Electricity market reform plan revealed

Posted on 13 Jul 2011 by The Manufacturer

A White Paper published today on electricity market reform has revealed government intentions for the move to a low carbon economy including measures to attract investment and safeguard key industries

Lack of certainty over the practical implications of UK energy policy have been causing unrest among manufacturers in recent months with many claiming that the current direction of carbon taxation and energy pricing will endanger the ability of the UK to rebalance economically.

Earlier this week government revealed plans to adapt unpopular CRC regulations in order to make it clearer who will be affected and today’s White Paper is intended to communicate the roadmap for changes to energy sourcing and pricing.

Strategy has identified new nuclear as a major new source of energy for the UK and procurement for nuclear new build is anticipated to commence in earnest toward the end of this year following a pause for review of industry standards in the wake of Fukishima.

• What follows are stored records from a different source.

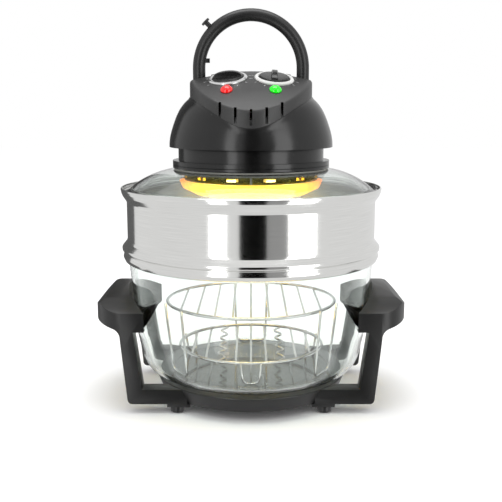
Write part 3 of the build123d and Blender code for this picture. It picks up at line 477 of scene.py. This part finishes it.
def printed_white(name):
    """Pad-printed ink: slightly worn light grey marks."""
    material, tree, shader = new_finish(name, "#c8c8c8", roughness=0.55)
    worn = noise(tree, object_space(tree), 1 / (1.5 * MM), 3.0)
    tint(tree, shader, worn, "#8f8f8f", "#d8d8d8")
    return material


def floor_paper(name):
    """Seamless paper sweep: white, with a faint tooth."""
    material, tree, shader = new_finish(name, "#ffffff", roughness=0.9)
    tooth = noise(tree, object_space(tree), 1 / (2 * MM), 2.0)
    bump(tree, shader, tooth, 0.05, 0.1)
    return material


finishes = {}


def make_finishes():
    finishes["nylon"] = moulded_nylon("black_nylon", "#161616", "#1f1f1f", 0.36)
    finishes["gloss_nylon"] = moulded_nylon("gloss_black_nylon", "#101010", "#171717", 0.2)
    finishes["panel"] = moulded_nylon("grey_black_nylon", "#2c2c2c", "#353535", 0.42)
    finishes["knob"] = moulded_nylon("knob_phenolic", "#0e0e0e", "#151515", 0.28)
    finishes["glass"] = pressed_glass("borosilicate_glass", "#f7fbf9")
    finishes["stainless"] = brushed_stainless("brushed_304", "#e6e6e4", "#f2f2f0", 0.13)
    finishes["chrome"] = bright_metal("chromed_wire", "#d8d8d8", 0.1)
    finishes["ring"] = bright_metal("plated_ring", "#f0f0f0", 0.18)
    finishes["white_ring"] = moulded_nylon("white_acetal", "#d2d2d0", "#e4e4e2", 0.35)
    finishes["zinc"] = bright_metal("zinc_plated_steel", "#9a9a96", 0.32)
    finishes["reflector"] = bright_metal("heat_tinted_steel", "#6e6838", 0.24)
    finishes["aluminium"] = bright_metal("stamped_aluminium", "#c9c9c9", 0.35)
    # the guard's glow is painted lamplight, not a lamp of its own
    finishes["guard"] = guard_with_painted_lamplight("heat_tinted_guard_painted_lamplight")
    finishes["lamp"] = glowing("halogen_quartz", "#ffd890", "#fff2b0", "#ffb440", 9.0, 20)
    finishes["red"] = lit_lens("red_acrylic", "#e01818", "#8c0606")
    finishes["green"] = lit_lens("green_acrylic", "#12e412", "#067a0a")
    finishes["silicone"] = powdery("grey_silicone", "#8c8c88", "#a0a09a", 0.55, 0.4)
    finishes["rubber"] = powdery("black_rubber", "#151515", "#202020", 0.75, 0.4)
    finishes["ceramic"] = powdery("steatite", "#d6cfbe", "#e6e0d2", 0.6, 0.3)
    finishes["white_plastic"] = moulded_nylon("white_pbt", "#c9c6bc", "#d6d3ca", 0.45)
    finishes["copper"] = copper_winding("copper_winding")
    finishes["ink"] = printed_white("pad_print")


# ---------------------------------------------------------------- turned outlines (millimetres)
def bowl_outline():
    """Bowl wall, from the middle of its underside out, up, over the lip and back inside."""
    base, rim = low("glass_bowl").z / MM, high("glass_bowl").z / MM
    lip = high("glass_bowl").x / MM
    wall = settings().glass_wall / MM
    outer = [(0, base), (BOWL_FOOT, base, 34), (BOWL_BELLY, BOWL_BELLY_HEIGHT, 60),
             (BOWL_NECK, rim - 13, 5), (lip, rim - 7.5, 3), (lip, rim, 2)]
    inner = [(BOWL_NECK - wall, rim, 2), (BOWL_NECK - wall, rim - 13, 6),
             (BOWL_BELLY - wall, BOWL_BELLY_HEIGHT, 60), (BOWL_FOOT - wall, base + wall, 29),
             (0, base + wall)]
    return rounded(outer + inner, 3, 9)


def extender_outline():
    """Spun ring: skirt with two beads, seat on the bowl's lip, plain wall and flared rim."""
    base, rim = low("extender_ring").z / MM, high("extender_ring").z / MM
    lip = high("extender_ring").x / MM
    wall = lip - EXTENDER_STEP
    seat = high("glass_bowl").z / MM + 0.1
    outside = [(156.3, base, 0.3), (158.6, base + 5, 3), (156.4, base + 10.5, 1.2),
               (lip - 0.5, base + 13, 2.5), (lip - 0.3, base + 16, 2.5), (wall + 1, base + 23, 3),
               (wall, base + 26, 4), (wall, rim - 17.5, 2), (wall + 0.6, rim - 16, 2),
               (wall + 2.4, rim - 13.4, 5), (lip - 2.2, rim - 9.8, 5), (lip - 0.6, rim - 5.5, 5),
               (lip, rim - 2.2, 3), (lip - 0.3, rim - 0.7, 0.6), (lip - 1.1, rim, 0.5)]
    inside = [(lip - 2.0, rim - 0.4, 0.4), (lip - 1.3, rim - 2.0, 1.5), (lip - 1.7, rim - 5.1, 4),
              (lip - 3.3, rim - 9.3, 4), (wall + 1.3, rim - 12.6, 4), (wall - 1, rim - 16, 2),
              (wall - 1, base + 23, 2), (EXTENDER_SEAT, seat + 1.2, 0.5), (EXTENDER_SEAT, seat, 0.3),
              (EXTENDER_SKIRT, seat, 0.3), (EXTENDER_SKIRT, base, 0.3)]
    return rounded(outside + inside, 0.8, 5)


def lid_outline():
    """Domed glass ring with a flat flange that sits in the extender's rim."""
    top, foot = high("lid_glass").z / MM, low("lid_glass").z / MM
    edge, wall = high("lid_glass").x / MM, settings().glass_wall / MM
    dome_top = arc_through((96, top), (128, 276.5), (150, 262), 16)
    dome_under = arc_through((146, foot), (124, 272.3), (96, top - wall), 16)
    flange = [(edge, 260.5), (edge, foot)]
    return [(LID_HOLE, top - wall), (LID_HOLE, top)] + dome_top + flange + dome_under


def collar_outline():
    """Flat moulded ring that clamps the lid's glass."""
    base, top = low("collar_ring").z / MM, high("collar_ring").z / MM
    edge = high("collar_ring").x / MM
    corners = [(COLLAR_HOLE, base), (edge - 0.8, base), (edge, base + 0.8), (edge, top), (COLLAR_HOLE, top)]
    return rounded(corners, 0.5, 3)


# ---------------------------------------------------------------- geometry node trees
def tree_sockets(tree, fields):
    """Named inputs and the geometry output of a node tree."""
    tree.interface.new_socket("Geometry", in_out="OUTPUT", socket_type="NodeSocketGeometry")
    for name, kind, value in fields:
        socket = tree.interface.new_socket(name, in_out="INPUT", socket_type=kind)
        if value is not None:
            socket.default_value = value


def run_tree(tree, values):
    """Evaluates a node tree once and returns its plain mesh."""
    holder = bpy.data.objects.new(tree.name, bpy.data.meshes.new(tree.name))
    bpy.context.scene.collection.objects.link(holder)
    modifier = holder.modifiers.new("build", "NODES")
    modifier.node_group = tree
    for item in tree.interface.items_tree:
        if item.in_out == "INPUT" and item.name in values:
            modifier[item.identifier] = values[item.name]
    return baked(holder)


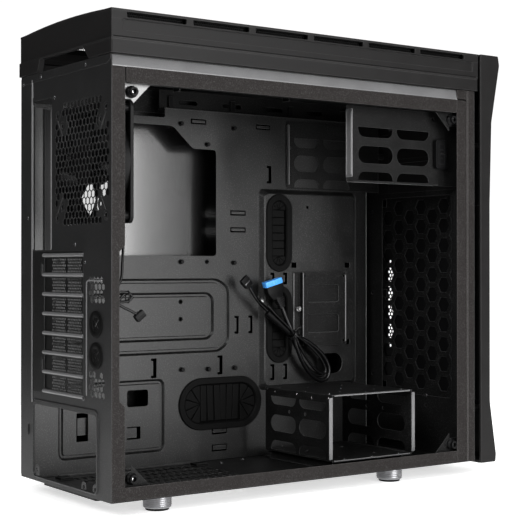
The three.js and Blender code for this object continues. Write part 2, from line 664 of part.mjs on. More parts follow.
// ---------------------------------------------------------------- fan lead
const FAN_LEAD_W = 12;
const FAN_HANK = { from: [12, 198], to: [24.5, 198], radius: 7, half: 4.5 };
const fanHank = (grow) => slab(SIDE,
  belt(FAN_HANK.from, FAN_HANK.radius + grow, FAN_HANK.to, FAN_HANK.radius - 1 + grow),
  [FAN_LEAD_W - FAN_HANK.half - grow, FAN_LEAD_W + FAN_HANK.half + grow]);
const fanHankRoom = fanHank(GAP);
const fanLeadRoute = (points) => points.map(([d, h]) => [FAN_LEAD_W, d, h]);
const FAN_LEAD_RADIUS = 1.4;
const FAN_PLUG = { centre: [FAN_LEAD_W, 38, 179], lean: 0.9, width: 8, thick: 6, length: 11 };

add("fan_lead_hank", fanHank(0), CABLE);
add("fan_lead", cut(
  tube(fanLeadRoute([[20, FAN.h - FAN.size / 2 - GAP], [20, 255], [19, 235], [17, 216], [16, 203]]),
    FAN_LEAD_RADIUS, 6),
  fanHankRoom,
), CABLE);
add("fan_plug", leaningBox(FAN_PLUG), MATTE_PLASTIC);
add("fan_plug_lead", cut(
  tube(fanLeadRoute([[12, 194], [16, 189], [23, 186], [31, 183], [38, 179]]), FAN_LEAD_RADIUS, 6),
  fanHankRoom, roomFor(FAN_PLUG),
), CABLE);

export default group;
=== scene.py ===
# A mid-tower computer case with its near side panel off: the looks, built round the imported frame.
#
# Shapes are drawn in case coordinates, in millimetres, and at() puts them in the row frame:
#   w across from the open side (0), d from the rear face (0) to the front,
#   h up from the steel's underside (0).
import math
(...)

Government has said that it will incentivise the use of low carbon energy sources through long term contracts for feed-in tariffs which CBI has welcomed as a sensible measure. However, other measures in the report have been viewed with greater scepticism and impatience by business advocates.

The intentions laid out in today’s report are founded on the principles of the recently announced Green Deal. This scheme, touted as the first of its kind in the world aims to cut future energy bills in real terms.

Secretary of State for Energy and Climate Change, Chris Huhne, has said that: “This package will keep the lights on and bills down. It will insure us against shocks from volatile parts of the world like Libya, and end the dithering about our need for new plant.”

But CBI and EEF have both indicated they believe the emphatic direction being taken with energy policy is pursuing green leadership at the expense of economic sense and that it will have the counter-intuitive effect of incapacitating industrial growth.

EEF Chief Executive, Terry Scuoler commented: “Industry will welcome moves to contain the cost of supporting renewable energy. However, the transition to a low-carbon economy will not be cheap and is likely to significantly increase energy prices.

“A comprehensive assessment of the impact of the government’s overall approach to decarbonising our energy supply on electricity prices remains essential.” Today’s report is considered insubstantial in relation to industry giving more focus to consumer issues.

In a press release from the department of Energy and Climate change however, government has stated that business as usual is not an option. Electricity demand is set to double, by 2020 yet, at the same time, Britain is committed to fulfilling carbon emission reduction targets far in excess of other nations.

Accepting the impossibility of altering this extreme green leadership policy CBI and EEF have devoted their energies to calls for government to consider the cumulative impact of multiple carbon taxes and environmental regulations on certain industries, such as steel and other energy intensive businesses.

These calls have not been answered by today’s White Paper and so Scuoler continued: “We need a clear picture of the implications of the cumulative cost of climate and energy policy. This will be critical in reassuring manufacturers who are planning to invest in Britain that their competitiveness will not be damaged by allowing electricity prices to get out of line with their major competitors.

“The government must deliver on its commitment to not only provide this information as a matter of urgency. It must also introduce the promised package of compensatory measures for energy intensive sectors in order to safeguard their international competitiveness.“

John Cridland CBI director-general concurred saying: “Everyone wants to make our energy infrastructure more secure and sustainable for the future, but businesses cannot be expected to write a blank cheque. The Government still needs to spell out what it thinks the final bill for all of its electricity market reforms will be.

“Some energy intensive industries are already on a knife edge, and without help to shield them from new measures like the carbon floor price, they could struggle to stay in the UK.”

“The scale of investment required in the UK is unprecedented: £200 Billion by 2020 is equivalent to £8,000 for every household in the country,” said RWE npower CEO, Volker Beckers. “The EMR White Paper shows progress on climate change and security of supply, but we must have more focus on affordability.”

Government has stressed that the publication of today’s White Paper marks only the first step in the specification of electricity market reform and that full legislation will take place after May 2012. This legislation would become statutory in the spring of 2013.